Short problem:
Look through the entries below and extract exactly the lines from the one containing "Keep writing the" through the one containing "core's finish: pale", ends included.

Source material:
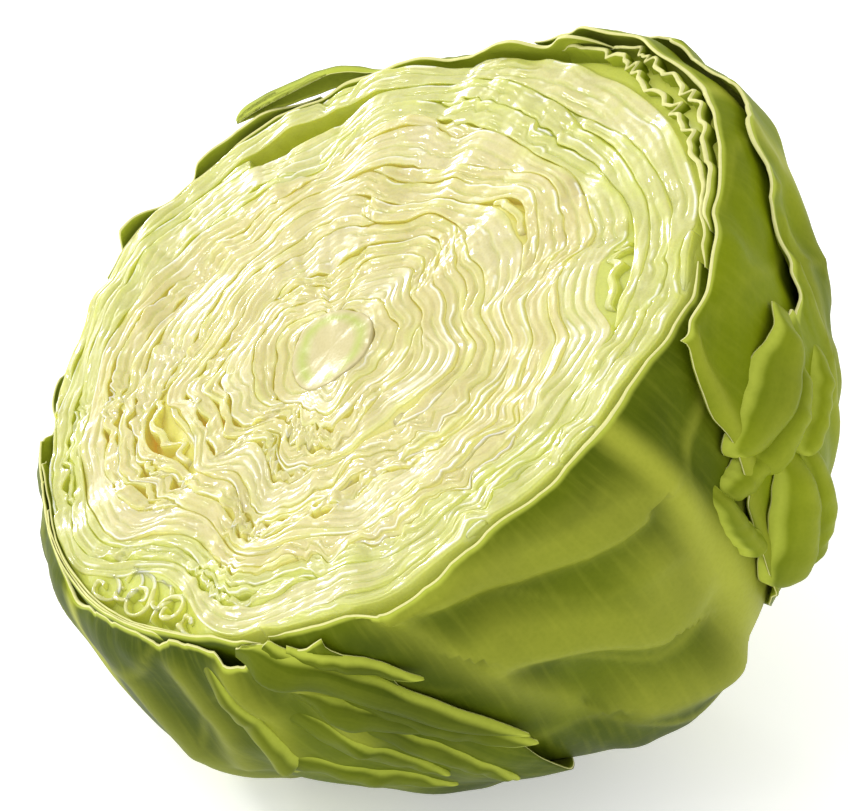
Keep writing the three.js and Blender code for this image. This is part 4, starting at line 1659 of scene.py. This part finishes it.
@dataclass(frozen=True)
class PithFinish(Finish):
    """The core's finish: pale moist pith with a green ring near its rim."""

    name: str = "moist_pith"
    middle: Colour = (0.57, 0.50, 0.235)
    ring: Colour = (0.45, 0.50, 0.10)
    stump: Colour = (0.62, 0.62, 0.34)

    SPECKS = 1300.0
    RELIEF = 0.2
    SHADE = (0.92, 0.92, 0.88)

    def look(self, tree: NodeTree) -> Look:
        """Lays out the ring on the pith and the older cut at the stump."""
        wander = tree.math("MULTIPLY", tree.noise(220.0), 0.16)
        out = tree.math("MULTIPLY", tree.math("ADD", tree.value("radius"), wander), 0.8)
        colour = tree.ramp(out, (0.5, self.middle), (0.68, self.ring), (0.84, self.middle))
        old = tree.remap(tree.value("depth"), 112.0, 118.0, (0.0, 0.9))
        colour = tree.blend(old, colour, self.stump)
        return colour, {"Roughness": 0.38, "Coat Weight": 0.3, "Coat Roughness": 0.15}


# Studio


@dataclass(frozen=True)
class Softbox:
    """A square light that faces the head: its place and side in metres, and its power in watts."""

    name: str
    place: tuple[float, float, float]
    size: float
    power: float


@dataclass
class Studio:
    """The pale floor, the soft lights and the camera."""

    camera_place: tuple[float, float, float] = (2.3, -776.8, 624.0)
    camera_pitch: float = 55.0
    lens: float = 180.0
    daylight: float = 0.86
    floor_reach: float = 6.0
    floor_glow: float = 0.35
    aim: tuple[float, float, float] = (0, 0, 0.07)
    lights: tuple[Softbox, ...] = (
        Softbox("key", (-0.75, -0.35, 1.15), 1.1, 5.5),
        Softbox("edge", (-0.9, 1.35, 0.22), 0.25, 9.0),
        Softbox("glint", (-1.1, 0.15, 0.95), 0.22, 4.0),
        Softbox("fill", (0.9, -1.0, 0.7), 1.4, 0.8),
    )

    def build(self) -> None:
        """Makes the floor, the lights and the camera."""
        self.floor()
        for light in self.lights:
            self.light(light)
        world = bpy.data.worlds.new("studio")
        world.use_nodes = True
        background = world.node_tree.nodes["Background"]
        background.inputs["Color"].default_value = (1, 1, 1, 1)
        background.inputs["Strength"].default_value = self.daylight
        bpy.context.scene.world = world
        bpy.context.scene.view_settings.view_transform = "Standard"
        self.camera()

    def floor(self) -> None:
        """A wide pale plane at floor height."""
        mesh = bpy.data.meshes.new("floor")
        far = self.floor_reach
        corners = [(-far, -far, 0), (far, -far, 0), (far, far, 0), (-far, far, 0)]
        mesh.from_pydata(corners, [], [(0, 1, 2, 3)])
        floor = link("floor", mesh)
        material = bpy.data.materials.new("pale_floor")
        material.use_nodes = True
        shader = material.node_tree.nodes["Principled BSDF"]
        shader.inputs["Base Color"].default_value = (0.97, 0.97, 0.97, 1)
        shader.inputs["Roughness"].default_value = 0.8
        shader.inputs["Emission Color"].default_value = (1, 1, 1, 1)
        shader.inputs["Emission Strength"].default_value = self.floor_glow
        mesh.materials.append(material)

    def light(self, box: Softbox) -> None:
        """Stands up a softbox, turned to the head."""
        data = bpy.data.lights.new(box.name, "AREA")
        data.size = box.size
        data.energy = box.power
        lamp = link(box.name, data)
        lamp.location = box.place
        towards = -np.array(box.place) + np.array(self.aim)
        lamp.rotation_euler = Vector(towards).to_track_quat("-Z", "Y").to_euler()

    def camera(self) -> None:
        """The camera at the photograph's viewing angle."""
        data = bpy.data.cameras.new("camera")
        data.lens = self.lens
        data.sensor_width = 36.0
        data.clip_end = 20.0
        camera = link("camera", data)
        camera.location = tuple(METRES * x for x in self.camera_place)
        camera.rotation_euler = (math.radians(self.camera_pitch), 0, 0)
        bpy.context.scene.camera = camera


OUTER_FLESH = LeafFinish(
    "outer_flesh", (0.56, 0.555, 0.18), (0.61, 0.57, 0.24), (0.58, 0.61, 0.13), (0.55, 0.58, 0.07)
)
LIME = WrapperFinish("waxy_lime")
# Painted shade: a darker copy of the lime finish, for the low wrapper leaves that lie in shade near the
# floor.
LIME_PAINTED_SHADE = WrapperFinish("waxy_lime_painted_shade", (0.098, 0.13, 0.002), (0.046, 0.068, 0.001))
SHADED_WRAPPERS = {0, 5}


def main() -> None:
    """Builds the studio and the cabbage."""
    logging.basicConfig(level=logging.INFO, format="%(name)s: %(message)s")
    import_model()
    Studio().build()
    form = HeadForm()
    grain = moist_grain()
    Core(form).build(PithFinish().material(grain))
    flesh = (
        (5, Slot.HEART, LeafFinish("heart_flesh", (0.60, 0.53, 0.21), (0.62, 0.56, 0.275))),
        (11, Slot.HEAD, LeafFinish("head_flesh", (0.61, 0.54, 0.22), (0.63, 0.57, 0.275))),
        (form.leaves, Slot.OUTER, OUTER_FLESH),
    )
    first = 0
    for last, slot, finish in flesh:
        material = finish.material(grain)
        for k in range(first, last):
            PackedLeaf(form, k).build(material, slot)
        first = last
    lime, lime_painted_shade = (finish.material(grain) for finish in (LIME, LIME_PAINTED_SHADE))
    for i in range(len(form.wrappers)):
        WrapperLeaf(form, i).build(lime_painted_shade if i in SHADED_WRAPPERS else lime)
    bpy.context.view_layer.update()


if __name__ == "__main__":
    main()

--

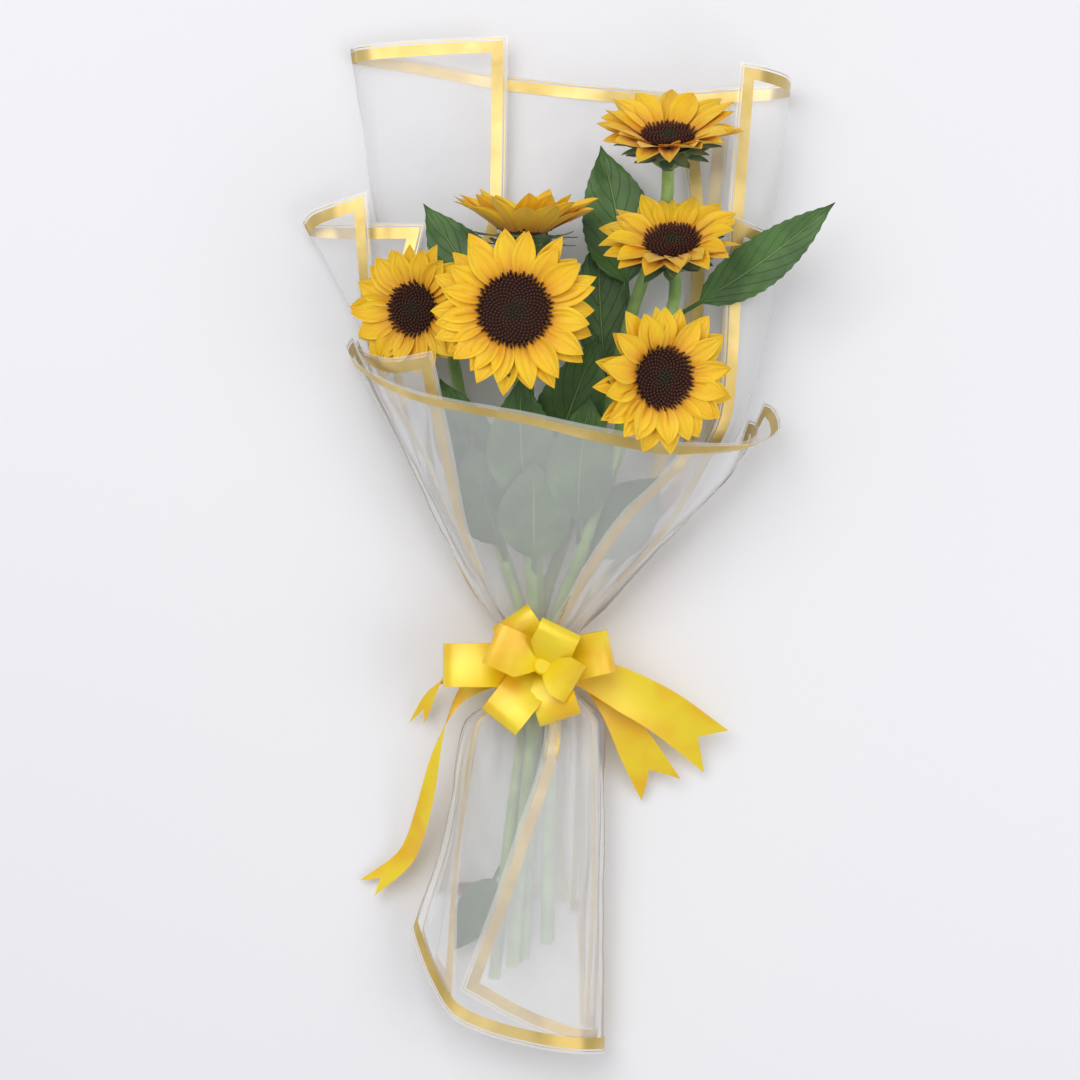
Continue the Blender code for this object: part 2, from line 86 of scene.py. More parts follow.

Answer below:
Keep writing the three.js and Blender code for this image. This is part 4, starting at line 1659 of scene.py. This part finishes it.
@dataclass(frozen=True)
class PithFinish(Finish):
    """The core's finish: pale moist pith with a green ring near its rim."""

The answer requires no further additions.